佳き読書案内人に誘われて-(続)加藤周一の言葉

「ひいきの読書案内人を持つ人はすぐれた読者だ」と言う。ボクはその域までとても到達していないが、読者を本屋に走らせてくれるような書評に出逢うと嬉しいものだ。

昨春刊行出版された加藤周一氏の最期の書だと思われる『日本文化における時間と空間』(2007年3月初版:岩波書店)が送られてきた。
昨日も触れたが、「今=ここ」に生きる日本、その本質を衝く渾身の書き下ろしだ。
≪はじめ≫の部分に惹きつけられた。
「日本の諺言に『過去は水に流す』という。過ぎ去った争いは早く忘れ、過ちはいつまでも追及しない。その方が個人の、または集団の、今日の活動に有利である、という意味である。しかしその事の他面は、個人も集団も過去の行為の責任をとる必要がない、ということをを意味する。・・・
未来については、『明日は明日の風が吹く』という。おそらくその意味にも二面がある。

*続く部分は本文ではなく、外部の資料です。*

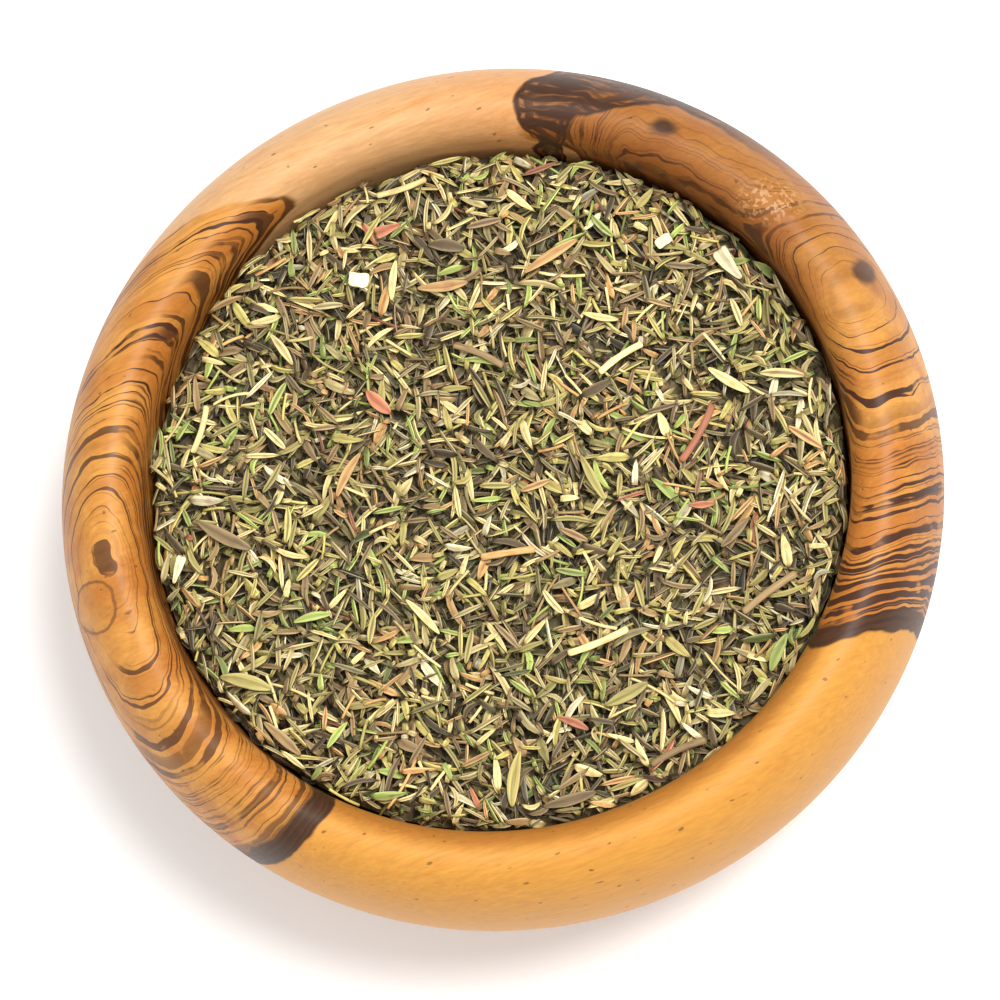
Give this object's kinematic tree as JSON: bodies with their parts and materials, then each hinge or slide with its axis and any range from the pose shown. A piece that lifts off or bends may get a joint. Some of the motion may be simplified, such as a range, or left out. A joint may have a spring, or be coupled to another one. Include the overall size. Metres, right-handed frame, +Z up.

未来の状況は予測することができないから、明日の心配をするより今日の状況に注意を向けよう、というのが一面である。風向きはどう変わるかわからないが、風向き次第で態度を決めよう、というのが、おそらくもう一面である。現在の強調と、状況に対する適応能力とが、そこでは示唆されている。・・」

今春定年定職した我輩は、「過去は水に流す」こと無理なようだが、「明日は明日の風が吹く」(Tomorrow is another day)と考える傾向がある。これを悪い意味の楽観主義というべきか。その日暮らしというべきか・・・。